Now there cannot exist for a group of individuals any new rights over and above those that they already possessed as individuals. If, therefore, the use of force by the individual is justified solely on grounds of legitimate self-defense, we need only recognize that government action always takes the form of force to conclude that by its very nature it can be exerted solely for the maintenance of order, security, and justice.

All government action beyond this limit is an encroachment upon the individual’s conscience, intelligence, and industry—in a word, upon human liberty.

Accordingly, we must [turn] . . . to the task of freeing the whole domain of private activity from the encroachments of government. Only on this condition shall we succeed in winning our liberty.

Will the power of government be weakened by these restrictions? On the contrary: to restrict the public police force to its one and only rightful function . . . is the way to win it universal respect and cooperation. Once this is accomplished . . . from what source could come all our present ills . . . which teach the people to look to the government for everything . . . to the ever increasing and unnatural meddling of politics into all things?

All these and a thousand other causes of disturbances, friction, disaffection, envy, and disorder would no longer exist; and those entrusted with the responsibility of governing would work together for, and not against, the universal harmony.

Harmony does not exclude evil, but it reduces evil to the smaller and smaller area left open to it by the ignorance and perversity of our human frailty, which it is the function of harmony to prevent or chastise.

If man can only win back his freedom of action . . . his gradual, peaceful development is assured.

Men’s interests are harmonious; therefore, the answer lies entirely in this one word: freedom.

In Economic Harmonies, Frédéric Bastiat made the case that freedom was the key to economic harmony and progress, and that such freedom required a government “that by its very nature . . . can be exerted solely for the maintenance of order, security, and justice.” In contrast, because “all government action beyond this limit is an encroachment upon the individual’s conscience, intelligence, and industry—in a word, upon human liberty,” it is the expansion of government beyond its limited defensible role, with consequent reductions on citizens’ freedoms, that expands disharmony rather than harmony.

The 2024 election circus, already well underway, looks to be a particularly interesting election year with regard to unity.

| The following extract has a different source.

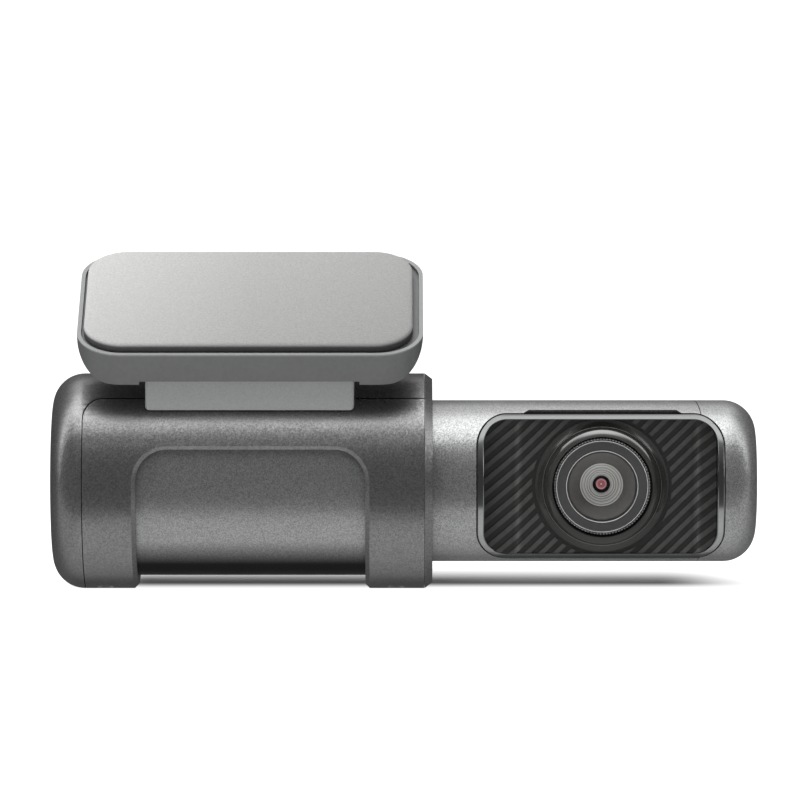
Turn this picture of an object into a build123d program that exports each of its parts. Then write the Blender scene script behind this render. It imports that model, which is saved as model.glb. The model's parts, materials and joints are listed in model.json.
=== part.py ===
from build123d import *
import math
import os

os.makedirs("parts", exist_ok=True)

# ---------------------------------------------------------------------------
# Driving dimensions, millimetres.
# Modelled about the barrel axis (along X, lens towards -Y, +Z up), then moved
# so that the origin is the centre of the adhesive face.
# ---------------------------------------------------------------------------
TILT = 26.0            # slope of the adhesive face from horizontal
AXIS_Y = 2.5           # barrel axis seen from the adhesive face centre
AXIS_Z = -30.89

MAIN_R = 18.0          # main barrel
MAIN_X0 = -33.15
MAIN_X1 = 30.25
MAIN_FILLET = 5.3
SEAM_X = -27.7         # end cap seam
SEAM_Z = 14.55         # spine strip seam
SEAM_R = 3.2
SEAM_GAP = 0.14
SHELL_RI = 15.9
RING_X = 28.95         # inner edge of the end ring

ARCH_X0, ARCH_X1 = -18.85, 19.1
ARCH_Z = 6.45
ARCH_R = 5.2
ARCH_BEVEL = 0.7

CORE_R = 15.8          # inner housing
CORE_RI = 14.2
CORE_X0 = -28.4
WALL_X0, WALL_X1 = 25.5, 28.0

BAR_R = 13.5          # camera barrel
BAR_RI = 12.0
BAR_X0 = 29.95
BAR_X1 = 84.3
BAR_FILLET = 5.4
BAR_SEAM = 74.1          # seam of the barrel's end cap over the axis, running aslant
SEAM_SKEW = 7.4
SPIGOT_X0, SPIGOT_X1 = 73.4, 75.4
BAR_WALL = 2.6
POCKET_R, POCKET_X = 13.85, 29.65   # shallow pocket in the end ring around the camera barrel

WIN_X, WIN_Z = 58.15, -0.4     # window centre
WIN_W, WIN_H, WIN_R = 41.05, 24.2, 5.0
OPN_W, OPN_H, OPN_R = 38.7, 22.5, 3.9
BEZ_R = 13.67
BEZ_BACK = 4.6
LENS_X, LENS_Z = 58.5, -0.3

PLATE_D = 6.6          # front of the striped plate, forward of the axis
STRIPE_V = 2.27        # stripe pitch measured upright
STRIPE_DUTY = 0.45
STRIPE_STOP_R = 11.65
FOLD_L, FOLD_R = 44.5, 74.4

JOURNAL_R = 5.95
BORE_R = 6.0
JOURNAL_RI = 4.2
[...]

The likely major party candidates have in the past promised unity but produced results far from it. Those deviant results have featured contractions in Americans’ liberty as well as their economic well-being, where the closest thing to general unity in the country at the moment seems to be a common distrust of or disgust about both candidates, where the primary disagreement is who would be worse.

In facing the need to make such judgement, citizens need to be particularly on the lookout for proposals that only unify particular groups in divisive battles to impose their will on those who disagree. And in evaluating those efforts, we could benefit by remembering that harmony is a synonym for unity, and ask, with Bastiat, whether the coercive proposals advanced will expand or erode harmony.